During the dire days of World War II, British Prime Minister Winston Churchill said:
Never give in, never give in, never; never; never; never - in nothing, great or small, large or petty - never give in except to convictions of honor and good sense.
Former Wells Fargo Advisors LLC's ("WFA") registered representative Denise Lynn Gizankis took Churchill's admonition to heart.
On January 25, 2011, Gizankis filed an application for review of a Financial Industry Regulatory Authority ("FINRA") disciplinary action, which had barred her for failing to respond to a request to provide information in connection with her termination from Wells Fargo. In seeking to have the Securities and Exchange Commission ("SEC") set aside FINRA's bar, Gizankis explained that because she recently relocated to another state, she had not received FINRA's demands for the production of information or the subsequent suspension notices that resulted in her Bar.
FINRA's records reflect that it first suspended Gizankis for non-compliance with its demands for information on October 21, 2010, and, thereafter, barred her on December 30, 2010.
SIDE BAR: FINRA Rule 9552 provides that FINRA may suspend a person subject to FINRA's jurisdiction who fails to provide information and that, if the person subsequently fails to request termination of the suspension within three months, that person will be automatically barred.
FINRA Rule 8210 requires persons associated (or formerly associated) with a member firm to provide information with respect to any matter related to an investigation, complaint, or proceeding.
All's Well That Ends Well
On March 16, 2011, FINRA filed with the SEC a "Motion to Dismiss Application for Review and to Stay Briefing Schedule." In that motion, FINRA stated that Gizankis's application for review included "information responsive to FINRA's information requests." Not only did Gizankis provide whatever information FINRA had initially been seeking, but she apparently demonstrated that there were "extraordinary circumstances that made her unavailable."
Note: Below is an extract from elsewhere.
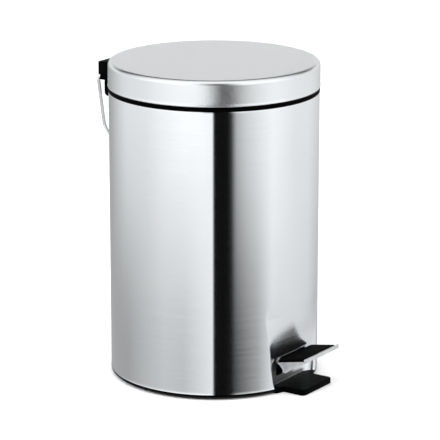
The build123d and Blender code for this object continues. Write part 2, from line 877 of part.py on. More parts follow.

In consideration of Gizankis's ultimate compliance with FINRA's Rule 8210 demands and the extraordinary circumstances that caused the tardy response, FINRA entered into a Letter of Acceptance, Waiver, and Consent, that settled the matter "for a sanction less than a Bar." (NOTE: The SEC's Decision does not detail what that lesser sanction was).
Given that the issues in dispute are now rendered moot, the SEC dismissed Gizankis's application for review. In the Matter of the Application of Denise Lynn Gizankis for Review of Action Taken by FINRA (Order Dismissing Petition for Review, Securities Exchange Act Of 1934 Rel. No. 64391 / Admin. Proc. File No. 3-14206, May 4, 2011).
Bill Singer's Comment: Having worked as a lawyer for two self-regulatory organizations and as a defense lawyer, I know that most of these non-response cases are what they are - individuals who are in trouble simply refuse to reply, foolishly believing that the matter will simply go away if they don't answer. In such cases, a significant suspension or Bar may well be warranted.
On the other hand, there are many situations where individuals simply do not recieve mailed notices or have replied and their communication is lost in transmission. In far too many of these situations, the regulators refuse to exercise reasonable discretion and jam up the system with the silliness that is evident in Gizankis. One can only imagine the wasted time and legal expenses imposed upon Gizankis, FINRA, and the SEC to process this appeal when a simple waiver from FINRA months earlier could have achieved the same outcome.